DESCRIPTION OF THE TASK:
Set down each line from the one containing "with BuildSketch(Plane(origin=small_coil @" to the one containing "bpy.data.objects.remove(obj)", inclusive, exactly as written and with nothing further.

Start

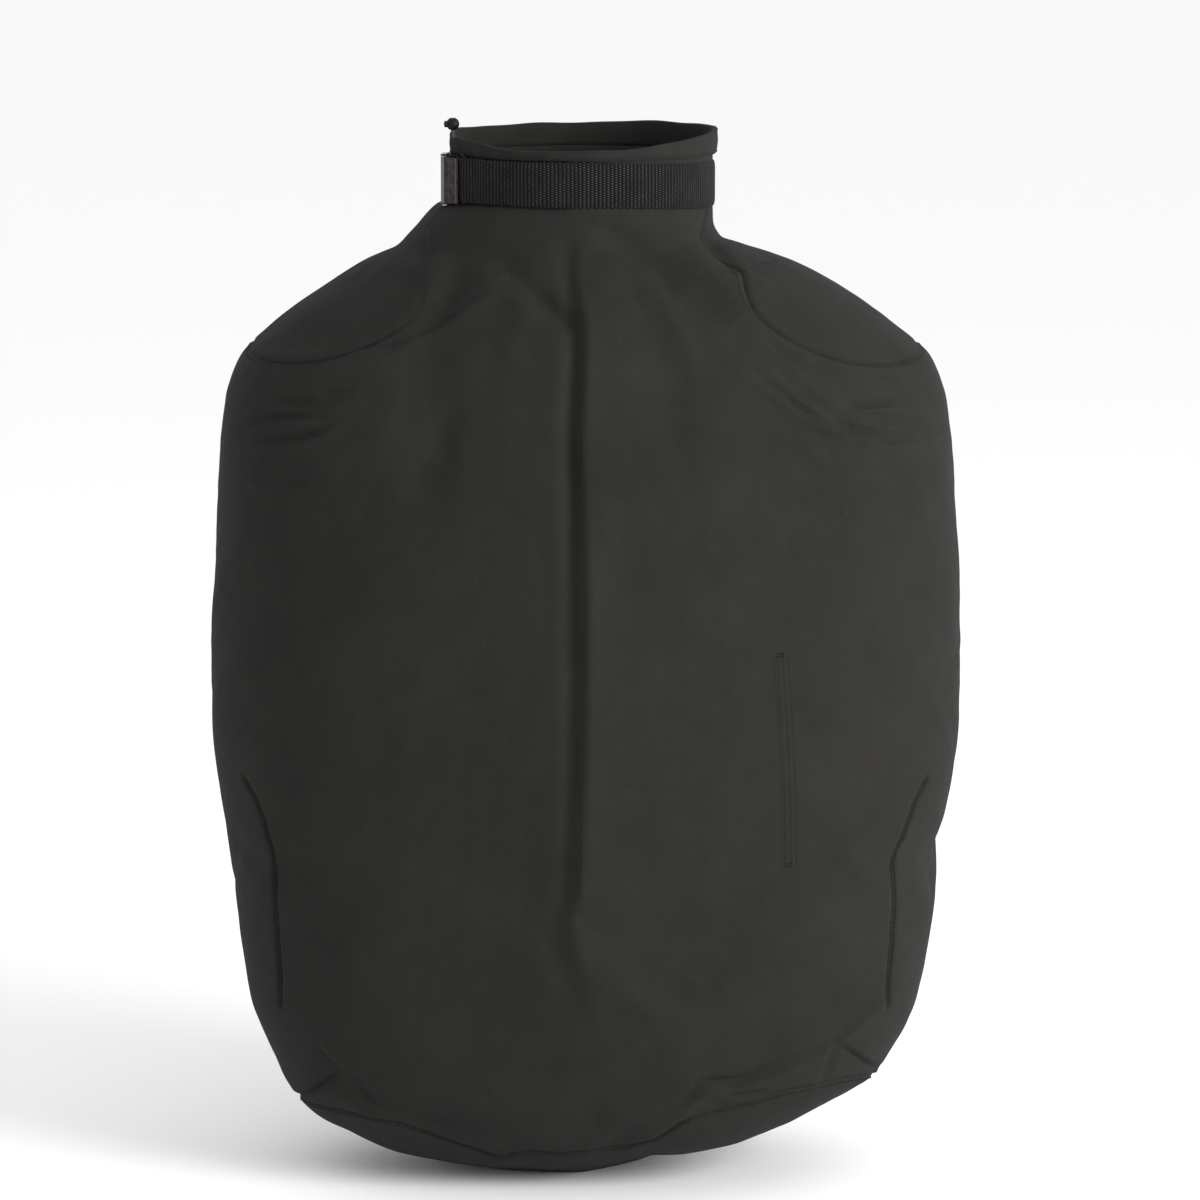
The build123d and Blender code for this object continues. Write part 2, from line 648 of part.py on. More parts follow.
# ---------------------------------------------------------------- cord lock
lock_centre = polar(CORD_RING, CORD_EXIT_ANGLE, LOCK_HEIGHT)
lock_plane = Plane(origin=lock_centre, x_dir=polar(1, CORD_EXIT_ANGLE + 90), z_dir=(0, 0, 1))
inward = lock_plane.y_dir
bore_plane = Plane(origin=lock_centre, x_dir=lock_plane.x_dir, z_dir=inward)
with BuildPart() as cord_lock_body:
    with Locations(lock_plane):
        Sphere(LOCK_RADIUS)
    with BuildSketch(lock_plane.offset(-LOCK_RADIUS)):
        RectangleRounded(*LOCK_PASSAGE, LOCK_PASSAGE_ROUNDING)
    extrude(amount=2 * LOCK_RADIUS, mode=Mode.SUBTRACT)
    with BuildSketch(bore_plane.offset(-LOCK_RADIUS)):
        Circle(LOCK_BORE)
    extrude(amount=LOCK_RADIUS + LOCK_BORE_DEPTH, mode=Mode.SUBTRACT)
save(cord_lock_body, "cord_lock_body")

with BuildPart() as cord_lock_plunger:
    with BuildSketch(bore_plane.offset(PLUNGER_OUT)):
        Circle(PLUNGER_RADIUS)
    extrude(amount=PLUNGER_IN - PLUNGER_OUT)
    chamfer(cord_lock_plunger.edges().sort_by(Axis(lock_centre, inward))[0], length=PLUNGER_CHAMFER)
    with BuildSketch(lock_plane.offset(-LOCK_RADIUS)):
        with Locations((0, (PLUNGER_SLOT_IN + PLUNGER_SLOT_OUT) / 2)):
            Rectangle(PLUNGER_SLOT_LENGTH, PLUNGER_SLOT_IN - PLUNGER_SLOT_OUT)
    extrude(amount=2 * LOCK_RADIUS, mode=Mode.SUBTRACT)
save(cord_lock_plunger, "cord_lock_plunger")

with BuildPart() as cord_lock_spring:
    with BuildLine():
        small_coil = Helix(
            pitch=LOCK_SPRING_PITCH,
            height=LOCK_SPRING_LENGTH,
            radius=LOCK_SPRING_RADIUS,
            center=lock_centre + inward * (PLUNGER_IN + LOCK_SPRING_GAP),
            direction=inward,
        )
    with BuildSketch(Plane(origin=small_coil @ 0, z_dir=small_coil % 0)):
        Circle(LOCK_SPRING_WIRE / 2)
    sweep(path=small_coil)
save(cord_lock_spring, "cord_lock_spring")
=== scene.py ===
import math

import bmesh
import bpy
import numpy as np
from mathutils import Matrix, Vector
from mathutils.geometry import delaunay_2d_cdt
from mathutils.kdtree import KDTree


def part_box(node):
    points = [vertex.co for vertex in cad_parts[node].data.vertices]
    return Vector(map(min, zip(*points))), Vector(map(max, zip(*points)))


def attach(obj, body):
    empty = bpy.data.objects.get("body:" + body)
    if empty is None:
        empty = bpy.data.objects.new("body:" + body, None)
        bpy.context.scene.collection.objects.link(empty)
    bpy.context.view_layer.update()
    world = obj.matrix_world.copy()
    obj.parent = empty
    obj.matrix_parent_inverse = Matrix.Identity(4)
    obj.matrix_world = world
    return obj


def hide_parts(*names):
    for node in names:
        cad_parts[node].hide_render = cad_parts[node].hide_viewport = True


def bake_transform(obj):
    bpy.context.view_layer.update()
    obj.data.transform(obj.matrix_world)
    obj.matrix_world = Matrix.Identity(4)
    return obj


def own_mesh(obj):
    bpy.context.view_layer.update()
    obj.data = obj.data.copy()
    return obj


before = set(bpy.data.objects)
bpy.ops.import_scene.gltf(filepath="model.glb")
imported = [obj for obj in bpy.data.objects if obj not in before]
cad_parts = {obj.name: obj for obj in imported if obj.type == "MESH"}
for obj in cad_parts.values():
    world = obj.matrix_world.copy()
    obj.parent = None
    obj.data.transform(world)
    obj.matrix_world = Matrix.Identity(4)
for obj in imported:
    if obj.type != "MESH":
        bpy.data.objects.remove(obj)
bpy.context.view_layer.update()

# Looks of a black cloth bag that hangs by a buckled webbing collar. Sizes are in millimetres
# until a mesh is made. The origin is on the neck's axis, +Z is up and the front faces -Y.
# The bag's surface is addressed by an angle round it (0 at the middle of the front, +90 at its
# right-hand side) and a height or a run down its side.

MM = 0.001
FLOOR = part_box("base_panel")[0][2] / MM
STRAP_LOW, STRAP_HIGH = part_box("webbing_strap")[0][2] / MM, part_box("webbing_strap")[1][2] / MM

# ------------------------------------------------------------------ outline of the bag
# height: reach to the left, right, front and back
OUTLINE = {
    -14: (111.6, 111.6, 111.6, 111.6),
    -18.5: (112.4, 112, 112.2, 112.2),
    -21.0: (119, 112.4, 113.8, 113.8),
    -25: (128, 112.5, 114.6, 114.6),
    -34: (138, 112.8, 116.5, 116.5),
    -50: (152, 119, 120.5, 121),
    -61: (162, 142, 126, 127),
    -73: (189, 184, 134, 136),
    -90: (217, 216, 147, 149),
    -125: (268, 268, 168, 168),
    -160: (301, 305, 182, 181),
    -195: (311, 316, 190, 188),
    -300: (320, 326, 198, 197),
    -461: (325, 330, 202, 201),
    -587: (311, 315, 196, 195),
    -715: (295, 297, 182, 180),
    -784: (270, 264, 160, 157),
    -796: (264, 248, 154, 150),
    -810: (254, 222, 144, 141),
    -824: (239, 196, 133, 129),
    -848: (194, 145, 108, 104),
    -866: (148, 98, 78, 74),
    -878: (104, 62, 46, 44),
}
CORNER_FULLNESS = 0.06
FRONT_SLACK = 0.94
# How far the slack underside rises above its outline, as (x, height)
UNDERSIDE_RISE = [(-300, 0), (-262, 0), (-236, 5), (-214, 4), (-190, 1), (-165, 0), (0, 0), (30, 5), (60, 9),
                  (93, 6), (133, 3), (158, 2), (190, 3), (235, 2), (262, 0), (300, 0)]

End

RESULT OF THE EXERCISE:
    with BuildSketch(Plane(origin=small_coil @ 0, z_dir=small_coil % 0)):
        Circle(LOCK_SPRING_WIRE / 2)
    sweep(path=small_coil)
save(cord_lock_spring, "cord_lock_spring")
=== scene.py ===
import math

import bmesh
import bpy
import numpy as np
from mathutils import Matrix, Vector
from mathutils.geometry import delaunay_2d_cdt
from mathutils.kdtree import KDTree


def part_box(node):
    points = [vertex.co for vertex in cad_parts[node].data.vertices]
    return Vector(map(min, zip(*points))), Vector(map(max, zip(*points)))


def attach(obj, body):
    empty = bpy.data.objects.get("body:" + body)
    if empty is None:
        empty = bpy.data.objects.new("body:" + body, None)
        bpy.context.scene.collection.objects.link(empty)
    bpy.context.view_layer.update()
    world = obj.matrix_world.copy()
    obj.parent = empty
    obj.matrix_parent_inverse = Matrix.Identity(4)
    obj.matrix_world = world
    return obj


def hide_parts(*names):
    for node in names:
        cad_parts[node].hide_render = cad_parts[node].hide_viewport = True


def bake_transform(obj):
    bpy.context.view_layer.update()
    obj.data.transform(obj.matrix_world)
    obj.matrix_world = Matrix.Identity(4)
    return obj


def own_mesh(obj):
    bpy.context.view_layer.update()
    obj.data = obj.data.copy()
    return obj


before = set(bpy.data.objects)
bpy.ops.import_scene.gltf(filepath="model.glb")
imported = [obj for obj in bpy.data.objects if obj not in before]
cad_parts = {obj.name: obj for obj in imported if obj.type == "MESH"}
for obj in cad_parts.values():
    world = obj.matrix_world.copy()
    obj.parent = None
    obj.data.transform(world)
    obj.matrix_world = Matrix.Identity(4)
for obj in imported:
    if obj.type != "MESH":
        bpy.data.objects.remove(obj)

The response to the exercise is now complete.